Whenever he goes into one of his loud-yells monologues, I focus on those clearest to me, echoing them to show him the purpose of communication. He'll get it on his own, but maybe my monkey sounds are helping.
We use the legs of the livingroom table, a cube manipulative and his sleeper as jungle gyms. Sideways climbing, pull-ups and stretches are basically wrestling without a partner. Hopefully, he won't become a crazy hands-only, mountain climber.
We've got song-games. Dónde está la pata, la panza, la boca. He's learning to clap this with the soles of his feet, holding onto his ankles sometimes. When we get to, "Aquí está la ____," he knows the tickles are coming. Loves it. Yeah, I know some are animal parts, not people's, but they've got fewer syllables for better singing.
10 Elefantes is a good one. The song played out with a stuffed elephant we just got. Elephants are sentient--not meant for zoos and circuses, so I need to figure out how to convey that to him.
After weeks of teething-hell, Nieto surprised me last Tuesday. He's developed to the point of reaching his arms out to tell me he wants to be picked up, like for comforting. Pinche! Of course he needs comforting to not grow up lacking that loving. Then again, I can't become a helicoptering Abuelo who contributes to Nieto turning into a spoiled brat. A tightrope to walk. Guess I'd better learn where the line is drawn.
He'll crawl soon, just not certain how soon. Then the world opens wider for him. Will have to baby-proof the front of the house, leaving as much as possible for him to mess with so he can learn how or why to treat it just so. I'm leaving the plants, unless they're poisonous. It'll be fun teaching him to treat them like he will the cat and the dog. Gently, with care.
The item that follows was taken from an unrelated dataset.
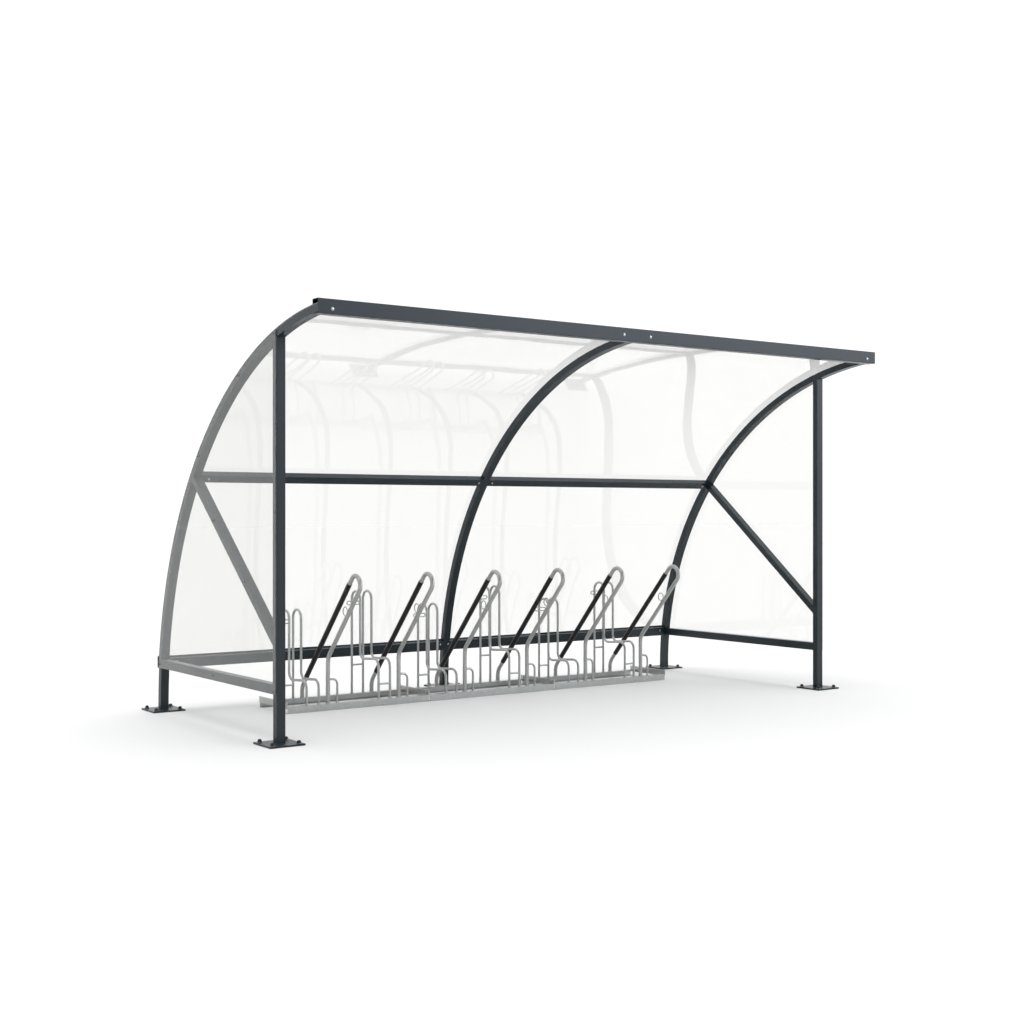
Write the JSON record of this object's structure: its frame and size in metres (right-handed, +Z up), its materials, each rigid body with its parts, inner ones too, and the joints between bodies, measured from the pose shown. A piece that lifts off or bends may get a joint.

Pinche gato is doing its own lessons. Nieto kept grabbing its hair until Gato finally whipped a few lashings at Nieto's hand. Whoa! Nieto's expression was total "I don't believe this! Something's off-limits?" He has cats at his home, though they're probably not as mean as ours.
There's no pic of Nieto here. He hasn't asked for selfies, either. Anyway, how cute or not, how pretty or not, he is, no importa. Besides, at his age, pics don't convey intelligence, development or potential. Or how much he's learned to care for others. I'm only a minor part of his rearing, but I have to do well on that last element.
Eight or nine hours of calculated nurturing and fun make for one exhausted Abuelo. After two days, I need extra naps. We'll be together for some time, maybe for years, so I need to toughen up. Nurture when I think I need to. Guide wherever it seems appropriate. Encourage everything artistic in him and his exploring, experimenting [banana is good, Gato, not so much] and fine-motors skills. Un montón for me to learn.